I talked about this very subject with Dr. Bob Shipp recently. He convinced me enough that I bought a Salinity Refractometer to keep a check on my fishing waters. Specks and redfish prefer a salinity of 27 - 32 parts per thousand and a temp of 72 - 76 deg F. This is not to say they won't be in waters outside these parameters but they will seek out the water closest to their preferences.


----------



## jim t (Sep 30, 2007)

Capt Wes said on the OUTCAST show that specks get run out toward the passes when we get a lot of rain. The salinity gets lower around the rivers and bays. The salinity is obviously higher nearer to the gulf. The trout prefer a higher salinity, at least to a point. Then, when it doesn't rain for awhile the trout move back toward the rivers because the salinity increases up near the rivers.

In about 15 years of flats fishing I've come tobelieve he's probably right. But I still try to prove him wrong with my own particularfishing techniques.:banghead:banghead:banghead:banghead

Jim


----------



## mdrobe2 (Oct 12, 2007)

I sat on my dock at the mouth of Escambia River and saw the following- alligators, gar, croakers, reds- some over slot, specks- most legal or just shy, bass- legal, stripers/hybrids- large, flounder- most were the size of a leaf and floating- spawning anyone? or just legal for the adult fish- 12-15 inch. My buddy would let his freelined live shrimp sink and catch flounder regularly.Salinity is a funny thing- the salt water seems to lie beneath the freshI assume due to density.

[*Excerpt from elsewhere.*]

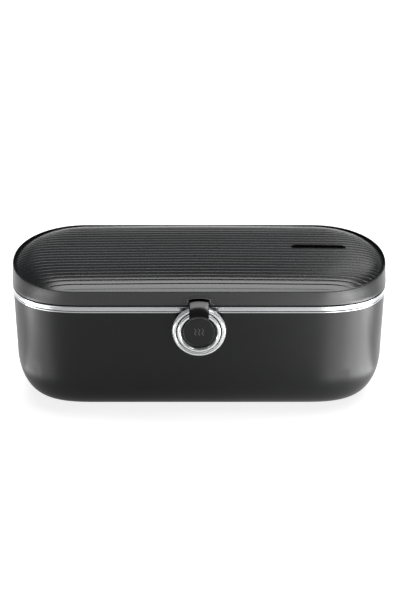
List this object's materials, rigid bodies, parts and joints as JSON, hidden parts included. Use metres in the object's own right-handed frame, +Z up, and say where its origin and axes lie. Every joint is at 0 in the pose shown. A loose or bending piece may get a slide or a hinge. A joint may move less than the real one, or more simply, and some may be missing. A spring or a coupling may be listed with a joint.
{
  "type": "electric lunch box",
  "caption": "Slim rounded mains-heated lunch box: ribbed domed lid on rear hinges, bright trim band, front clasp tab over a bright ring with a push button.",
  "frame": {"origin": "on the floor under the middle of the overall box", "axes": "+X to the right along the width, +Y to the rear where the hinges are, +Z up"},
  "size_m": [0.236, 0.1206, 0.0911],
  "materials": {
    "shell_black": "satin moulded",
    "bright_trim": "polished plating on plastic",
    "cover_black": "fine matt",
    "zinc_steel": "zinc plated",
    "foot_rubber": "matt",
    "liner_aluminium": "satin",
    "cast_aluminium": "cast",
    "ceramic_brown": "ceramic in polyimide film",
    "spring_steel": "rolled",
    "bakelite": "moulded",
    "ceramic_white": "glazed",
    "board_green": "solder resist",
    "relay_blue": "moulded",
    "capacitor_black": "sleeve",
    "terminal_green": "moulded",
    "inlet_black": "moulded",
    "contact_brass": "plated",
    "cup_black": "gloss",
    "ring_chrome": "polished",
    "switch_grey": "moulded",
    "nylon_white": "moulded",
    "hinge_black": "fine matt",
    "container_steel": "brushed",
    "lid_black": "satin moulded",
    "panel_black": "satin moulded",
    "gloss_black": "high gloss",
    "liner_white": "food-safe moulded",
    "silicone": "silicone",
    "tab_black": "gloss",
    "button_black": "fine matt"
  },
  "bodies": {
    "base": {"body_shell": "shell_black", "trim_band": "bright_trim", "base_cover": "cover_black", "base_screws": "zinc_steel", "rubber_feet": "foot_rubber", "heated_liner": "liner_aluminium", "heating_plate": "cast_aluminium", "ptc_heaters": "ceramic_brown", "heater_clamp": "spring_steel", "clamp_screws": "zinc_steel", "thermostat": "bakelite", "thermal_fuse": "ceramic_white", "control_board": "board_green", "board_screws": "zinc_steel", "relay": "relay_blue", "capacitors": "capacitor_black", "terminal_block": "terminal_green", "power_inlet": "inlet_black", "inlet_pins": "contact_brass", "button_housing": "cup_black", "housing_nut": "cover_black", "bezel_ring": "ring_chrome", "power_switch": "switch_grey", "switch_cap": "nylon_white", "hinge_brackets": "hinge_black", "hinge_pins": "zinc_steel", "bracket_screws": "zinc_steel", "food_container": "container_steel"},
    "lid": {"lid_frame": "lid_black", "top_panel": "panel_black", "vent_insert": "gloss_black", "lid_liner": "liner_white", "lid_gasket": "silicone", "steam_valve": "silicone", "lid_screws": "zinc_steel", "hinge_arms": "hinge_black", "arm_screws": "zinc_steel", "clasp_housing": "lid_black", "clasp_pin": "zinc_steel"},
    "clasp": {"clasp_tab": "tab_black"},
    "button": {"push_button": "button_black", "switch_plunger": "nylon_white"}
  },
  "joints": [
    {"name": "lid_hinge", "type": "hinge", "parent": "base", "child": "lid", "pos_m": [0, 0.0569, 0.0764], "axis": [-1, 0, 0], "range_deg": [0, 100]},
    {"name": "clasp_hinge", "type": "hinge", "parent": "lid", "child": "clasp", "pos_m": [0, -0.051, 0.0788], "axis": [-1, 0, 0], "range_deg": [0, 45]},
    {"name": "button_press", "type": "slide", "parent": "base", "child": "button", "axis": [0, 1, 0], "range_m": [0, 0.0015], "stiffness_N_per_m": 400, "springref_m": -0.0015}
  ]
}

We would dive and feel the tempdifference- we had 10-15 ft. of water. Muddy bottom. We caught sheepshead at Gulf Power while we watched beavers and river otters. Don't believe? Don't care- we were there, but it was pre Ivan. Don't know what it is like out that way now. I'm a Perdido regular now. All I can say is, we used to feed our dock fish live shrimp because we got tired of catching them. Bass eat live shrimp. My Mom had a pet bass that always hung around one of the dock pilings. My Dad andI got into the rum and cokes and the bass ate a live shrimp my Dad had on a line. He/she never came back! We never told my Mom what happened. I think she just assumed it left! Bottom line, I don't think the fish move a whole lot, they just adapt, as we anglers should, and do. Our crab traps always had crabs in them, but they weren't real big!


----------



## pb&jellyfish (May 1, 2008)

I caught a few small reds near the lower part of the bay yesterday and they sure looked dark for being caught in that area.


----------